Both the prequel and the sequel to CBS’s Emmy award-winning Lonesome Dove miniseries are now available in two-disc DVD packages.
Neither 1996’s Dead Man’s Walk nor 1995’s Streets of Laredo offer anything other than the shows, each of which runs about four and a half hours.
Streets of Laredo does nothing to lighten up dour old ex-Texas Ranger Woodrow Call (James Garner), who frankly could use a little cheering after loosing his buddy Augustus McCrae (Robert Duvall) in the previous story. Larry McMurtry, who coscripted this miniseries from his own novel, is possessed of no such notion. Call’s single mission in the story is to track and take down Joey Garza (Alexis Cruz), a young Mexican killer and spectacularly accurate sniper who is writ about as evil as anybody in the McMurtry stories, including Buffalo Hump.
At no point does Call manage to get anywhere near Garza, who literally runs rings around him and even tricks him into taking a couple of bullets. Garza gets to kill and hang, in that order, the renowned Judge Roy Bean (Ned Beatty). In fact, Garza is so singularly murderous that he takes on mystical dimensions, as does the entire tone of this chapter of the Dove series, helped in no small part by Sonia Braga as Garza’s mother Maria, who seems equal parts Mother Courage and loony bruja.
Wes Studi is very fine as the Kickapoo tracker Famous Shoes, who is one of McMurtry’s finest, and funniest, creations, and who also appears in Comanche Moon.
Sam Shepard gives Pea Eye Parker a measure of woe that comes new to the character.
McMurtry couldn’t have done better than Garner for Call, but Sissy Spacek isn’t up to the challenge of playing Lorena Parker. Hers is not a demanding role, but Spacek doesn’t hit it with any conviction, and the movie falls short, especially since she occupies so much time in the story.
Seen out of the context of its amazing predecessor, Streets of Laredo would seem like a kind of experimental Western, an exercise in nihilism and brutality, of which there are others in this class. But it’s not really what we look for in a Dove film.
Dead Man’s Walk has a different flavor, as a roadshow version of Lonesome Dove. In the part of McCrae is David Arquette, who is no stranger to full-tilt scenery chewing. Lucky for him he’s usually pretty entertaining at it, and considering that Jonny Lee Miller is giving out so little energy as Call, Arquette naturally compensates.
McCrae and Call, fortunately, don’t get the stage to themselves here, because Tim Blake Nelson, who could silly Arquette to a frazzle, is aboard, as are Keith Carradine as Bigfoot Wallace and Harry Dean Stanton as Shadrach in the badger hat he was born to wear. Stanton doesn’t make it past the 90-minute mark, but he’s so good he brings up the entire enterprise by several notches.

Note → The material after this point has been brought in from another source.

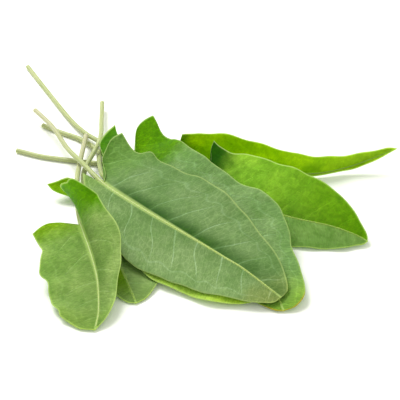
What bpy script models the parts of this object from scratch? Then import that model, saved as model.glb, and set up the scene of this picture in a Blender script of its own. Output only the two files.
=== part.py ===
"""A bunch of seven picked sorrel leaves lying on a flat surface.

Each leaf is one closed solid: its stalk, the midrib that the stalk runs into, and the arrow-shaped blade.
Lengths are millimetres until a mesh is made, and the finished objects are in metres with +Z up.
"""

import math
from dataclasses import dataclass

import bmesh
import bpy
import numpy as np
from mathutils import Vector

MM = 0.001

BLADE_THICK = 0.62
RIB_PROUD = 0.45
STALK_SIDES = 8
STALK_STEP = 7.0
SINUS_ROWS = 6
SIDE_ROWS = 19
COLUMNS = (0.0, 0.05, 0.28, 0.52, 0.76, 1.0)
WAVE_LENGTH = 21.0
CURVE_SAMPLES = 40

# The clear gap left between a blade and whatever it lies on, and how far a lower edge is felt around itself.
GAP = 0.5
REACH = 4
FIELD_X = (-135, 135)
FIELD_Y = (-130, 160)

# Where the middle of the bunch lies in the coordinates that the leaves are laid out in.
MIDDLE_X = -0.08
MIDDLE_Y = 17.81


@dataclass
class Half:
    """One half of a blade. Its edges are (along, across) points in millimetres from the blade's base and midrib."""

    back: list
    side: list
    fold: tuple
    curl: float = 0.0
    lobe_lift: float = 0.0
    wave: float = 0.8
    wave_shift: float = 0.0

    @property
    def width(self):
        return max(x for _, x in self.side)

    @property
    def lobe_back(self):
        return max(1.0, -min(y for y, _ in self.back))


@dataclass
class Leaf:
    """A leaf: the stalk's points from its cut end, then the midrib's from the blade's base to its tip."""

    name: str
    stalk: list
    rib: list
    left: Half
    right: Half
    stalk_width: float = 3.0
    also_over: tuple = ()
    tint: tuple = (0.22, 0.42, 0.12)


# From the lowest leaf to the topmost, the order in which their blades are laid. A half's back edge runs from
# the stalk to the tip of the lobe and its side edge on from there to the leaf's tip. Its fold is in degrees
# above level at the lobe, the base, the middle and the tip.
LEAVES = [
    Leaf(
        "leaf_far",
        stalk=[(-60, 49.5, 1.3), (-51, 43, 1.3), (-42, 38.5, 1.4), (-28, 37, 3)],
        rib=[(-11, 34, 6), (9, 28, 5), (35, 22, 3.5), (66, 22, 2.5), (85, 26, 3.5), (101, 29, 8), (116, 30, 15)],
        left=Half(
            back=[(0, 1), (0, 6), (-1, 10), (0, 14)],
            side=[
                (0, 14), (5, 15), (10, 17), (20, 20), (33, 21), (46, 20), (58, 18), (70, 15), (89, 11), (105, 8),
                (118, 5), (127, 3), (132, 0),
            ],
            fold=(70, 70, 94, 80),
            wave=0.5,
        ),
        right=Half(
            back=[(0, 1), (-1, 3), (-3, 6)],
            side=[(-3, 6), (25, 11), (50, 8), (70, 3), (85, 2), (96, 2), (105, 3), (113, 3), (122, 2), (132, 0)],
            fold=(-8, -8, -10, 0),
            wave=0.4,
        ),
    ),
    Leaf(
        "leaf_right",
        stalk=[
            (-111, 47, 1.3), (-96, 41, 1.3), (-84, 38, 1.4), (-70, 35, 1.5), (-57, 32, 1.9), (-38, 24, 4),
            (-18, 13, 7),
        ],
        rib=[(3, 3, 9), (17, -6, 9), (34, -17, 8), (50, -25, 7.5), (72, -31, 6), (85, -36, 4), (92, -40, 2.5)],
        left=Half(
            back=[(0, 0.5), (-1, 8), (-2, 15), (-4, 20), (-4, 25)],
            side=[
                (-4, 25), (1, 23), (7, 22), (14, 25), (23, 26), (37, 27), (52, 27), (67, 24), (78, 19), (86, 13),
                (93, 7), (98, 3), (100, 0),
            ],
            fold=(36, 36, 42, 30),
            curl=5,
            lobe_lift=2,
            wave=0.4,
        ),
        right=Half(
            back=[(0, 0.5), (-5, 8), (-10, 16)],
            side=[(-10, 16), (5, 20), (35, 22), (61, 18), (75, 16), (88, 12), (96, 6), (99, 3), (100, 0)],
            fold=(-6, -6, -14, -12),
            curl=-14,
            wave=0.5,
        ),
    ),
    Leaf(
        "leaf_low",
        stalk=[(-62, 94, 5), (-61, 74, 6.2), (-60, 50, 8.7), (-62, 38, 9.2), (-67, 24, 6.2), (-68, 14, 3)],
        rib=[(-64, 5, 2), (-56, -20, 1.6), (-46, -50, 1.6), (-33, -88, 0.8)],
        left=Half(
            back=[(0, 1), (-1, 8), (-1, 17)],
            side=[(-1, 17), (30, 26), (60, 25), (76, 22), (85, 17), (91, 12), (96, 6), (98, 0)],
            fold=(3, 3, 1, 2),
        ),
        right=Half(
            back=[(0, 1), (-5, 4), (-9, 9), (-9, 13), (-8, 17), (-7, 23)],
            side=[
                (-7, 23), (-3, 21), (1, 17), (4, 13), (8, 8), (16, 6), (26, 8), (40, 13), (60, 15), (85, 10),
                (95, 5), (98, 0),
            ],
            fold=(8, 8, 4, 2),
            lobe_lift=5,
        ),
    ),
    Leaf(
        "leaf_behind",
        stalk=[
            (-115, 143, 1.3), (-97, 109, 1.3), (-81, 79, 1.9), (-70, 61.5, 3.6), (-60, 49.5, 4.8), (-55, 33, 5.8),
            (-49, 20, 5.5),
        ],
        rib=[(-40, 8, 4), (-18, -10, 4.5), (8, -32, 4.5), (29, -57, 3.5), (38, -76, 2.5), (43, -94, 1)],
        left=Half(
            back=[(0, 1), (-6, 9), (-12, 17), (-17, 22), (-20, 27), (-20, 33), (-18, 39)],
            side=[
                (-18, 39), (-14, 38), (-8, 36), (-3, 36), (5, 38), (12, 39), (26, 36), (43, 33), (57, 31),
                (69, 33), (80, 33), (88, 29), (96, 25), (101, 21), (106, 19), (117, 17), (126, 15), (132, 12),
                (136, 6), (136, 0),
            ],
            fold=(24, 24, 27, 12),
            lobe_lift=8,
            wave=0.6,
        ),
        right=Half(
            back=[(0, 1), (-8, 7), (-14, 16)],
            side=[(-14, 16), (0, 22), (40, 27), (85, 25), (115, 17), (127, 12), (134, 5), (136, 0)],
            fold=(3, 3, -2, -2),
        ),
    ),
    Leaf(
        "leaf_under",
        stalk=[(-98, 74, 1.3), (-86, 66, 1.4), (-73, 57.7, 1.9), (-61, 43.5, 3), (-60, 33, 5.6), (-58, 20, 6)],
        rib=[(-53, 8, 7), (-28, -22, 7.3), (-2, -50, 6.3), (17, -72, 4.2), (31, -87, 1.5)],
        left=Half(
            back=[(0, 1), (-8, 5), (-20, 9), (-27, 12), (-30, 19), (-31, 26)],
            side=[
                (-31, 26), (-26, 24), (-21, 23), (-14, 21), (-5, 20), (10, 23), (25, 26), (50, 27), (78, 24),
                (102, 17), (118, 9), (124, 4), (127, 0),
            ],
            fold=(14, 14, 12, 6),
            lobe_lift=6,
            wave=0.5,
        ),
        right=Half(
            back=[(0, 1), (-2, 4), (-4, 9)],
            side=[
                (-4, 9), (8, 18), (40, 28), (68, 32), (80, 32), (92, 28), (105, 23), (112, 19), (118, 14),
                (123, 9), (126, 4), (127, 0),
            ],
            fold=(0, 0, -4, -4),
            curl=-4,
        ),
    ),
    Leaf(
        "leaf_front",
        stalk=[(-103, 81, 8), (-90, 61, 9), (-79, 38, 9.5), (-68, 19, 12)],
        rib=[(-55, -1, 13), (-33, -22, 12), (-9, -43, 11), (18, -65, 8), (42, -87, 3)],
        left=Half(
            back=[(0, 1), (-4, 5), (-12, 9), (-15, 14), (-18, 21), (-17, 28)],
            side=[
                (-17, 28), (-8, 27), (-1, 28), (6, 33), (15, 32), (29, 32), (45, 34), (62, 33), (79, 29),
                (93, 24), (107, 19), (117, 15), (125, 10), (130, 5), (130, 0),
            ],
            fold=(10, 10, 16, 12),
            curl=8,
            lobe_lift=7,
            wave=0.6,
        ),
        right=Half(
            back=[(0, 1), (-5, 4), (-10, 5), (-15, 3.5)],
            side=[
                (-15, 3.5), (-8, 8), (6, 16), (24, 25), (51, 33), (69, 32), (96, 26), (112, 19), (122, 13),
                (129, 6), (130, 0),
            ],
            fold=(6, 6, -10, -6),
            curl=-8,
            wave=0.6,
        ),
        also_over=("leaf_small",),
    ),
    Leaf(
        "leaf_small",
        stalk=[(-69, 55, 7.2), (-70.3, 38, 6.5), (-71, 24, 6.8), (-71, 14, 8.3), (-70.5, 4, 9.4), (-69, -14, 9.2)],
        rib=[(-65.5, -32, 8), (-59, -53, 6.5), (-54, -73, 4.5), (-52, -94, 2), (-53, -108, 1)],
        left=Half(
            back=[(0, 1), (-5, 3), (-10, 4), (-15, 6), (-19, 9), (-20, 13), (-18, 17), (-14, 20)],
            side=[
                (-14, 20), (-12, 24), (-8, 24), (-2, 23), (4, 22), (10, 22), (18, 23), (24, 23), (30, 22),
                (37, 19), (43, 17), (51, 13), (62, 10), (72, 5), (78, 0),
            ],
            fold=(130, 75, 52, 25),
            curl=-25,
            wave=0.5,
        ),
        right=Half(
            back=[(0, 0.5), (1, 5), (0, 9), (-1, 13), (1, 20), (8, 29)],
            side=[
                (8, 29), (15, 27), (20, 26), (27, 28), (31, 29), (36, 30), (40, 29), (44, 27), (48, 26),
                (53, 26), (58, 25), (62, 24), (67, 21), (70, 20), (73, 19), (76, 14), (79, 7), (79, 0),
            ],
            fold=(15, 15, 8, 4),
            wave=1.0,
        ),
    ),
]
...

What doesn’t help is that a major portion of the miniseries is taken up by the long slow walk from Texas to Santa Fe by the Texans and, later, their captors. If ever a picture needed a few judicious edits, it’s this one; the dreadful trudge in this pre-Civil War episode almost seems to be happening in real time.
Lucky for McCrae and Call, but less so Old Bigfoot who doesn’t survive a firing squad, the final portion of the drama is out-sillied by the leprous Lady Lucinda Carey (Haviland Morris), a veiled opera singer with a retinue and a large boa constrictor named Elphinstone. When the Comanches, led by Buffalo Hump (Eric Schweig), are poised to strike, Lady Carey takes off everything but her veil, wraps the reptile around her shoulders and lets wail with a high-end excerpt from Verdi’s Nabucco.
Who knows if it was the snake, the butt-nakedness, the leprosy (much nastier in the book) or the singing that did the job, but Buffalo Hump and his boys get real gone. My opinion? I’m opting for the singing.